Third, governments and social media platforms can tackle how platforms are being used as channels for manipulation, by identifying and disrupting patterns of manipulative behaviour. We have seen that the design of platforms has often lent itself to disinformation campaigns, and that platforms have taken various steps to tackle disinformation since 2017, such as Facebook’s battle against coordinated inauthentic behaviour and Twitter’s against platform manipulation. There is more to be done. New legislation and policies are gradually requiring platforms to strengthen their efforts, including the revised EU Code of Practice on Disinformation and the British Government’s intention to designate the new foreign interference offence as a priority offence in the Online Safety Bill (meaning that platforms will have a duty to use proportionate systems and processes to minimise individuals’ exposure to foreign interference).
What is the dividing line between legitimate communication campaigns and illegitimate disinformation campaigns or operations?
KJ: There is a world of difference between campaigns designed to offer people the facts and a diversity of viewpoints, and campaigns designed to manipulate people into a distorted world view, or towards war or violence. However, the boundaries of legitimate activity in the field of information operations have not yet been clearly expressed or agreed internationally. This ambiguity plays into the hands of those who seek to manipulate public opinion through disinformation: it makes it difficult to respond effectively to illegitimate activity and gives scope for unfounded comparisons and allegations of hypocrisy.

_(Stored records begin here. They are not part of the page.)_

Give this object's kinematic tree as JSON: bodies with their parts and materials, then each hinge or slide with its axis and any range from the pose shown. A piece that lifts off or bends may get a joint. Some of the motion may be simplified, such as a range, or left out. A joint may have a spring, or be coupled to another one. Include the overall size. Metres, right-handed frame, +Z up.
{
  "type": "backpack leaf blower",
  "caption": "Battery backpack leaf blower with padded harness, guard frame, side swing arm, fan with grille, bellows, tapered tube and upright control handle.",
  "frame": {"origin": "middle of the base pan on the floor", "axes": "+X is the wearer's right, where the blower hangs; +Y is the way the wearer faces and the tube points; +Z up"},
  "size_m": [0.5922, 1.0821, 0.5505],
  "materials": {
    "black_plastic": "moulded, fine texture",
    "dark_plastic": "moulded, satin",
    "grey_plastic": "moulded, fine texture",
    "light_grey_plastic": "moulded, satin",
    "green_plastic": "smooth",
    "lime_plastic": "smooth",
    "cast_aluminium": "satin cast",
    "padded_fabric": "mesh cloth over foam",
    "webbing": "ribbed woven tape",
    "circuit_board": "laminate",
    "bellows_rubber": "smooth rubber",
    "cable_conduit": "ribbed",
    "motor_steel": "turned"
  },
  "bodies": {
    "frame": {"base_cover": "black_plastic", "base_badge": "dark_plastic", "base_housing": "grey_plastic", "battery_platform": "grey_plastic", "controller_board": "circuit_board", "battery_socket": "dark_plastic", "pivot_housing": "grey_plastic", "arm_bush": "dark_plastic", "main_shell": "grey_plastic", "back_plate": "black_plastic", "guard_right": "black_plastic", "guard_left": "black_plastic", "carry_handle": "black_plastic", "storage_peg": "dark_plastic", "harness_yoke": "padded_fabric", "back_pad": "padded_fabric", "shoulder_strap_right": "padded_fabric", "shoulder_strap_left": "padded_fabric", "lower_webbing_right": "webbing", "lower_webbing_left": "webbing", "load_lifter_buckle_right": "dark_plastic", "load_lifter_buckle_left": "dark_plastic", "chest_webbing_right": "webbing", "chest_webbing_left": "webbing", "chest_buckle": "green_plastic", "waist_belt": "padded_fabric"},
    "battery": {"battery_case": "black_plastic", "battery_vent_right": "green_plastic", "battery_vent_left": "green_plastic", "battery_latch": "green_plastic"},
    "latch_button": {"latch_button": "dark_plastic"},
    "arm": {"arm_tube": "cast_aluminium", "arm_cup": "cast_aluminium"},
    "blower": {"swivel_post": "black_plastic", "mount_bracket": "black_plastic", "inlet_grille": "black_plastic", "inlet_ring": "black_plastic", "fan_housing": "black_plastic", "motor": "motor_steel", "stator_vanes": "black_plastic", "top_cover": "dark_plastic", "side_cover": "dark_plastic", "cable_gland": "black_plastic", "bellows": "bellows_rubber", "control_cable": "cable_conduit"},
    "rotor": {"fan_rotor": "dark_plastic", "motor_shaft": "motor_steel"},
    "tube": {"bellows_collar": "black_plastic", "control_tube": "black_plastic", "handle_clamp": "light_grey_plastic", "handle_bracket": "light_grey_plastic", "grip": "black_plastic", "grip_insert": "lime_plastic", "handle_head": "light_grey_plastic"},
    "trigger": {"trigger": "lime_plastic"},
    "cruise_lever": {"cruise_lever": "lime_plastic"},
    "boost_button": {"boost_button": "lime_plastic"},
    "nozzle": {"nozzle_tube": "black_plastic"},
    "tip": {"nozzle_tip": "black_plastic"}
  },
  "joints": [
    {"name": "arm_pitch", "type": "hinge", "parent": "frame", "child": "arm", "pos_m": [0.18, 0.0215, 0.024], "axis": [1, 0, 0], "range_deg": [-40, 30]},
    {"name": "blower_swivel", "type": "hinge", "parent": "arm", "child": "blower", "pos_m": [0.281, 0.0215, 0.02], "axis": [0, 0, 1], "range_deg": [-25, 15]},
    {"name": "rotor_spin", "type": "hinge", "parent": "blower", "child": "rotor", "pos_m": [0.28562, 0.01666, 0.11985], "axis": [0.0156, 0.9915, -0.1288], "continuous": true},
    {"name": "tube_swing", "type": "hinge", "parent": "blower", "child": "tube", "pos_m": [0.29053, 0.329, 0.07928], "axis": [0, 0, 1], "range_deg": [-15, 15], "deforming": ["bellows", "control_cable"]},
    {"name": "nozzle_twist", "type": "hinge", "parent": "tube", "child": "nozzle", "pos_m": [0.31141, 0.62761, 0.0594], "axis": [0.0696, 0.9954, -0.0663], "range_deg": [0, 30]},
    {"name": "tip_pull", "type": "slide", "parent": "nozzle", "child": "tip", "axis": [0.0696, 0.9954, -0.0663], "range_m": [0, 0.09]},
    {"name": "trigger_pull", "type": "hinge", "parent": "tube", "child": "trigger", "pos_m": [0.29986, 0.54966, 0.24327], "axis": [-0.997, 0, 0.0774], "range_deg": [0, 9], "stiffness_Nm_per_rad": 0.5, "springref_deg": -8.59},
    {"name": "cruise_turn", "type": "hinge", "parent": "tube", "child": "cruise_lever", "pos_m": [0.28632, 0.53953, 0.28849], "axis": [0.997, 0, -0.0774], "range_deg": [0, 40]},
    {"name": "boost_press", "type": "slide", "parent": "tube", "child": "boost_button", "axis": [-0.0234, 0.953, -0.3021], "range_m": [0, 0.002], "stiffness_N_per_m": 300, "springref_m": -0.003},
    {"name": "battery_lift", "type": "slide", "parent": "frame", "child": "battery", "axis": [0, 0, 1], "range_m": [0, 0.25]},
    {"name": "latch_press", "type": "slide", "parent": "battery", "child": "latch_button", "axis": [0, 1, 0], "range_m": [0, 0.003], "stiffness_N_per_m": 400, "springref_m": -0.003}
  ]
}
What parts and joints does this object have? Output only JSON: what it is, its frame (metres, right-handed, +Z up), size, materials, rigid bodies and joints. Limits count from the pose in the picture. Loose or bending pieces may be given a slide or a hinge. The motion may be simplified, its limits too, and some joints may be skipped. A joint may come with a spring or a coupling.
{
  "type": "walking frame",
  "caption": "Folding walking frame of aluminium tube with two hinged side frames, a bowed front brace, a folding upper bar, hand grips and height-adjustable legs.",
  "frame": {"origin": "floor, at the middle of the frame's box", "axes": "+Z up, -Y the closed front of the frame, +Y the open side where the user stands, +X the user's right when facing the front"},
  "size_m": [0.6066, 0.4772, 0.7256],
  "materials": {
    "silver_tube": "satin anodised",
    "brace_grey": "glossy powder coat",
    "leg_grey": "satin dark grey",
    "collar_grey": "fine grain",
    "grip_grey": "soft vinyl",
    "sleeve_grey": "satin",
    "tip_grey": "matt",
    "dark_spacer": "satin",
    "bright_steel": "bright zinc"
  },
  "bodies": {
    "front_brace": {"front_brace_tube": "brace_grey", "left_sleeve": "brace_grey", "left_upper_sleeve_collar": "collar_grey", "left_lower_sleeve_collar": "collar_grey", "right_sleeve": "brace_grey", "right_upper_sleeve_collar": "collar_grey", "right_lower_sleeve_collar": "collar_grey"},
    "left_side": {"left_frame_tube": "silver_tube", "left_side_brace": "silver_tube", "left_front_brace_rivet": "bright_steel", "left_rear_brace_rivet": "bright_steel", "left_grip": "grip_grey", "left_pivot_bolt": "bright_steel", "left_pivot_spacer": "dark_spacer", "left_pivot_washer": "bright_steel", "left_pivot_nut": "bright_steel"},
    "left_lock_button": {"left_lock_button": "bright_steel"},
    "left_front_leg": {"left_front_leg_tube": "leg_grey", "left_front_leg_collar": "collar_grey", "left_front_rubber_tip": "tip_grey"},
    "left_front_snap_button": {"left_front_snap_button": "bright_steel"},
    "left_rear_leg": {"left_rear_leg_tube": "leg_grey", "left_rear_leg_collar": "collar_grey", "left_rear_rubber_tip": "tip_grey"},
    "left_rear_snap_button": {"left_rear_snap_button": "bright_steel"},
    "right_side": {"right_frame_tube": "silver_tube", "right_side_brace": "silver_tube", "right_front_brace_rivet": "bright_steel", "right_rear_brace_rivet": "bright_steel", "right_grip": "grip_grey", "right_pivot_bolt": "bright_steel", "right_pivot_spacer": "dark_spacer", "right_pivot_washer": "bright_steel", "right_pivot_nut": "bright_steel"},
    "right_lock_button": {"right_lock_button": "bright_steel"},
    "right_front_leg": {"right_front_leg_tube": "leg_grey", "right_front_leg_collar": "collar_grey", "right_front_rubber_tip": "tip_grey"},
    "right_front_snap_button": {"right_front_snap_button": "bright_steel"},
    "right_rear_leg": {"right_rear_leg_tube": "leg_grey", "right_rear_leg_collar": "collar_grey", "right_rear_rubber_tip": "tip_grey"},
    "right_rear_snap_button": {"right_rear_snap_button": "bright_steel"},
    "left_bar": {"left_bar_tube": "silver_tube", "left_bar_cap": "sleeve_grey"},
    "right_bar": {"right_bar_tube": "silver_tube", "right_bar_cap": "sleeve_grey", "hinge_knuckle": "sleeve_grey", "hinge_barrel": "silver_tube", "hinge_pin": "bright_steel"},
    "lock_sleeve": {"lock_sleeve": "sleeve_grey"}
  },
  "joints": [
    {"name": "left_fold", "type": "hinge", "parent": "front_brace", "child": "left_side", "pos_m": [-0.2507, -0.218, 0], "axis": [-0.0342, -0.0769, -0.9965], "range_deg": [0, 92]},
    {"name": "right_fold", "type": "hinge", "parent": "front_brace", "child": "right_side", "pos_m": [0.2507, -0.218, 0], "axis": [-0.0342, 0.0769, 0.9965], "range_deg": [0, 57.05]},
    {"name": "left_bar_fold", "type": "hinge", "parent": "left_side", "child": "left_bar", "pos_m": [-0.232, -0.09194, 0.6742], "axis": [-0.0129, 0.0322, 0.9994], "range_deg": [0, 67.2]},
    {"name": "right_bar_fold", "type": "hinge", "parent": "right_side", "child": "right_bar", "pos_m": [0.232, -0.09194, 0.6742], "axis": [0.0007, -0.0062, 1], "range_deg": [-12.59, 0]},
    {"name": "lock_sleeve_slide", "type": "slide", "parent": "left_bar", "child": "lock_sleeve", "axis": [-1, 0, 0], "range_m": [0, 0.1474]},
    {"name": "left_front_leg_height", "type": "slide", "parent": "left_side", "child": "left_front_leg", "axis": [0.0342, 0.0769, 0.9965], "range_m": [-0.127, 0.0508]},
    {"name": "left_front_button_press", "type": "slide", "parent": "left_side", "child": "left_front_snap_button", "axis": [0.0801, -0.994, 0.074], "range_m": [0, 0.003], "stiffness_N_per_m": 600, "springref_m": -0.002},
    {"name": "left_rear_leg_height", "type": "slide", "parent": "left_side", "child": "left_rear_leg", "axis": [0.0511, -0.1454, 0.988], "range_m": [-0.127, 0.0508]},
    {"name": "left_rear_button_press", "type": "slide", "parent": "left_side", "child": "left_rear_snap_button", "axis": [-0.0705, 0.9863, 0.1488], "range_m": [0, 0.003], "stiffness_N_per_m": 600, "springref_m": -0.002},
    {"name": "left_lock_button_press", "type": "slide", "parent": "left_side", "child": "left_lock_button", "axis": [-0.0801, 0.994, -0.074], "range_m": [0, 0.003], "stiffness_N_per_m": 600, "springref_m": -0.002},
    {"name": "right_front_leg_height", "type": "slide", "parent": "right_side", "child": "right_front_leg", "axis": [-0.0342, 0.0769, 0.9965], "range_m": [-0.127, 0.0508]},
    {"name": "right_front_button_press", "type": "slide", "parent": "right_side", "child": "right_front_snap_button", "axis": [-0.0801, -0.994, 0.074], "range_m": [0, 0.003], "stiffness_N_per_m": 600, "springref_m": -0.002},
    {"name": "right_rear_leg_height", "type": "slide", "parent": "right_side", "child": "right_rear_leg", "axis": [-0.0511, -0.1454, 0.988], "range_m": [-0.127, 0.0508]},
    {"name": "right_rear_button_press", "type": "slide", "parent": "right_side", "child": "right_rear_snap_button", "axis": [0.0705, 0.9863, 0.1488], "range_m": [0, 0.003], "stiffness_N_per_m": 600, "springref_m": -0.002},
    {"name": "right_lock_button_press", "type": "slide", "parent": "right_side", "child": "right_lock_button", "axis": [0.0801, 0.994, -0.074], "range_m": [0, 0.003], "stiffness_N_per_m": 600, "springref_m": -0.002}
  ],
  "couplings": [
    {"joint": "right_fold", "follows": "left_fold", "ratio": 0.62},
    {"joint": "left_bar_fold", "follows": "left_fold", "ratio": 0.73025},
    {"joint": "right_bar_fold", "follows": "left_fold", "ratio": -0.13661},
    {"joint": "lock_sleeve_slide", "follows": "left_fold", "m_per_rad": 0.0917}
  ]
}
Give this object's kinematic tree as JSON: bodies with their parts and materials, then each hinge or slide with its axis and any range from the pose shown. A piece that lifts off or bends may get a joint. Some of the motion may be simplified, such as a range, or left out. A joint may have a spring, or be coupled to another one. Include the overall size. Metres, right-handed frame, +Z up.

It would be helpful to clarify the boundaries between legitimate information operations on the one hand, and illegitimate disinformation and manipulation campaigns on the other. This is not a straightforward exercise, in part because information operations take a wide range of forms and span times of peace and armed conflict, to which different legal regimes apply. But it’s an important one: setting out agreed parameters for information operations would make it easier to take a human rights-based approach to combating manipulation campaigns.